Я всё ещё вежливо спрашиваю:

— Видите внизу станицу?

— А как же!..

— Определите её название.

— В век реактивной техники и космических полётов такие мелкие населенные пункты уже теряют своё значение при ориентировке, — снисходительно пояснил штурман.

Я так взглянул на него, что Николай немедленно взялся за карту.

— Сию минуту, командир. Раз вам так хочется…

Он утомительно долго водил пальцем по карте, но указанного пункта не нашёл!

Ночевали мы в Краснодаре. Вечером поиграли в шахматы. Николаю достались белые фигуры. Играл он напропалую, без плана. Пешек своих не ценил и, теряя их, не горевал.

Когда пятая пешка пала жертвою его легкомыслия, я быстро разменял фигуры и зажал в углу белого короля.

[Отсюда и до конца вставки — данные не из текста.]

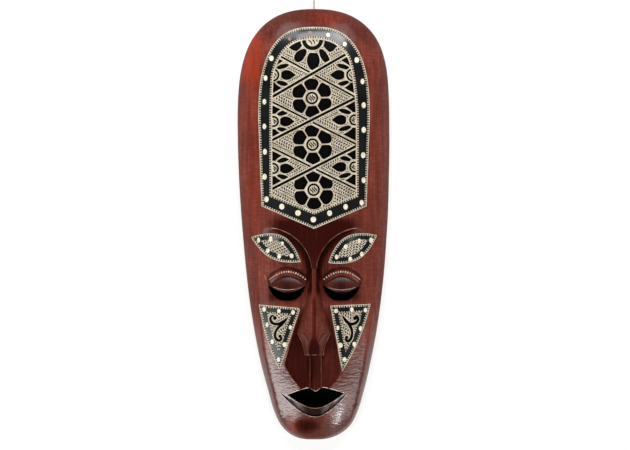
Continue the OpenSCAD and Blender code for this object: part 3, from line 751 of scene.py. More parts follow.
# scraper marks about 0.6 mm apart
scraped = add(tree, "Mapping", {"Vector": place, "Rotation": (0.0, math.radians(28), 0.0),
                                "Scale": (1600.0, 1600.0, 60.0)})
marks = add(tree, "TexNoise", {"Vector": scraped, "Scale": 1.0, "Detail": 2.0})
uneven = add(tree, "Bump", {"Height": marks, "Strength": 0.15, "Distance": 0.0002})
gloss = add(tree, "MapRange", (marks, 0.0, 1.0, 0.24, 0.42))
finish_shader(tree, add(tree, "BsdfPrincipled", {
    "Base Color": tone, "Roughness": gloss, "Normal": uneven,
    "Specular IOR Level": 0.15, "Coat Weight": 0.85, "Coat Roughness": 0.14}))

# Black enamel on the petals, bars and scrolls: brushed on thickly, deep black and softly glossy.
black_enamel, tree, brushed, tone = toned_material("black_enamel", 260.0,
                                                   ((0.0, "#010101"), (1.0, "#060403")))
uneven = add(tree, "Bump", {"Height": brushed, "Strength": 0.2, "Distance": 0.0002})
finish_shader(tree, add(tree, "BsdfPrincipled", {
    "Base Color": tone, "Roughness": 0.5, "Normal": uneven, "Specular IOR Level": 0.05}))


def lime_shader(tree, colour):
    """Lime paste: chalky, with grains about 0.3 mm wide, a little dirt in them and a slight polish."""
    place = add(tree, "TexCoord").outputs["Object"]
    grains = add(tree, "TexNoise", {"Vector": place, "Scale": 1500.0, "Detail": 3.0, "Roughness": 0.7})
    rough = add(tree, "Bump", {"Height": grains, "Strength": 0.3, "Distance": 0.0002})
    finish_shader(tree, add(tree, "BsdfPrincipled", {
        "Base Color": colour, "Roughness": 0.55, "Normal": rough}))


def lime_tone(tree):
    place = add(tree, "TexCoord").outputs["Object"]
    dirt = add(tree, "TexNoise", {"Vector": place, "Scale": 220.0, "Detail": 4.0})
    tone = add(tree, "ValToRGB", (dirt,), stops=((0.3, "#b1a389"), (0.62, "#d9ceb9")))
    return tone


# Lime paste in plain engraved lines: pale cream, slightly dirty.
lime_paste, tree = blank_material("lime_paste")
lime_shader(tree, lime_tone(tree))

# Lime paste in a row of nicks, 2.8 mm apart: pale teeth with the black resin showing between them.
lime_teeth, tree = blank_material("lime_teeth")
run = add(tree, "UVMap", uv_map="run")
apart = add(tree, "SeparateXYZ", {"Vector": run})
wobble = add(tree, "TexNoise", {"Vector": run, "Scale": 0.35, "Detail": 1.0})
waver = add(tree, "Math", (wobble, 1.6), operation="MULTIPLY")
shifted = add(tree, "Math", (apart.outputs["X"], waver), operation="ADD")
pitches = add(tree, "Math", (shifted, 2.8), operation="DIVIDE")
tooth = add(tree, "Math", (pitches,), operation="FRACT")
pale = add(tree, "MapRange", (tooth, 0.44, 0.5, 1.0, 0.0))
start = add(tree, "MapRange", (tooth, 0.0, 0.08, 0.0, 1.0))
share = add(tree, "Math", (pale, start), operation="MULTIPLY")
both = add(tree, "Mix", {"Factor": share, 6: hex_colour("#060605"), 7: lime_tone(tree)}, data_type="RGBA")
lime_shader(tree, both)

# Lime paste in rows of short slanting nicks: rows 3.4 mm apart, nicks 3 mm apart along a row.
lime_stipple, tree = blank_material("lime_stipple")
run = add(tree, "UVMap", uv_map="run")
wobble = add(tree, "TexNoise", {"Vector": run, "Scale": 0.45, "Detail": 2.0})
apart = add(tree, "SeparateXYZ", {"Vector": run})
waver = add(tree, "Math", (wobble, 0.7), operation="MULTIPLY")
across = add(tree, "Math", (apart.outputs["Y"], waver), operation="ADD")
rows = add(tree, "Math", (across, 3.4), operation="DIVIDE")
in_row = add(tree, "Math", (rows,), operation="FRACT")
row = add(tree, "Math", (rows,), operation="FLOOR")
# each row slants its nicks to one side or the other
turn = add(tree, "Math", (row, 2.4), operation="MULTIPLY")
lean = add(tree, "Math", (turn,), operation="SINE")
leaning = add(tree, "Math", (lean, 1.3), operation="MULTIPLY")
from_middle = add(tree, "Math", (in_row, 0.45), operation="SUBTRACT")
slant = add(tree, "Math", (from_middle, leaning), operation="MULTIPLY")
# and starts a little further on than the row before it
step_on = add(tree, "Math", (row, 0.37), operation="MULTIPLY")
offset = add(tree, "Math", (slant, step_on), operation="ADD")
waver = add(tree, "Math", (wobble.outputs["Color"], 1.3), operation="MULTIPLY")
along = add(tree, "Math", (apart.outputs["X"], waver), operation="ADD")
pitches = add(tree, "Math", (along, 3.0), operation="DIVIDE")
placed = add(tree, "Math", (pitches, offset), operation="ADD")
nick = add(tree, "Math", (placed,), operation="FRACT")
centred = add(tree, "Math", (nick, 0.5), operation="SUBTRACT")
aside = add(tree, "Math", (centred,), operation="ABSOLUTE")
cut = add(tree, "MapRange", (aside, 0.29, 0.33, 1.0, 0.0))
off_row = add(tree, "Math", (in_row, 0.45), operation="SUBTRACT")
off_row = add(tree, "Math", (off_row,), operation="ABSOLUTE")
band = add(tree, "MapRange", (off_row, 0.36, 0.4, 1.0, 0.0))
share = add(tree, "Math", (cut, band), operation="MULTIPLY")
both = add(tree, "Mix", {"Factor": share, 6: lime_tone(tree), 7: hex_colour("#050504")}, data_type="RGBA")
lime_shader(tree, both)


def surface(x, z):
    return middle(x, z) if abs(x) < middle_half(z) else face(x, z)


def flat_shape(bm, outline):
    """A flat face from its outline of [x, z], turned to the front."""
    made = bm.faces.new([bm.verts.new((x, 0, z)) for x, z in outline])
    made.normal_update()
    if made.normal.y > 0:
        made.normal_flip()
    return made


def slice_flat(bm, point, normal, **settings):
    """Cuts flat shapes along a plane through a point."""
    whole = bm.verts[:] + bm.edges[:] + bm.faces[:]
    bmesh.ops.bisect_plane(bm, geom=whole, dist=0.0001, plane_co=point, plane_no=normal, **settings)


def cut_beyond(bm, point, direction):
    """Takes away what lies beyond a straight line through a point, where direction points."""
    slice_flat(bm, (point[0], 0, point[1]), (direction[0], 0, direction[1]), clear_outer=True)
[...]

— Даже в наш реактивный и космический век следует ценить пешки! — сердито сказал бортрадист.

Разозлённый штурман улегся спать.

Месяц спустя мы полетели с ним в Астрахань. Шли в облаках тоже спокойно, на автопилоте. Николай всё время вёл исчисления и докладывал об угле сноса, путевой скорости и расчётном времени пролёта над контрольными ориентирами.

Мы были довольны штурманом, но я не говорил об этом вслух, из педагогических соображений. Когда же я подсунул ему журнал с детективным рассказом, он вежливо взял его, но отложил в сторону: дескать, сейчас читать некогда! Мне стало неловко…

У него оказалась счастливая натура: не ожидать второго печального урока. Работает Николай и сейчас в Ростове-на-Дону, у него уже первый класс.

Здравствуй, Москва!

Мы подошли к четвёртому развороту, командир включил автоматику, которая точно начинает выполнять манёвр.

Земли, разумеется, не видно, но самолёт теперь сам выходит на прямую с выпущенными шасси и снижается на ВПП. На приборной доске мы видим командный прибор: красное подвижное перекрестье, характеризующее фактическое движение самолёта, как бы «не сползает» с белого точечного перекрестья, указывающего, как надо заходить на ВПП.

Высота 100 метров… 90… 70… 60 — так называемая высота принятия решения. Но командир уже всё оценил — заход точный! — и отключил автоматику.

ВПП совсем близка. Пилоты мягко подбирают на себя штурвалы, и самолёт, «довольный» успешным завершением рейса, неслышно касается бетона основными тележками колес.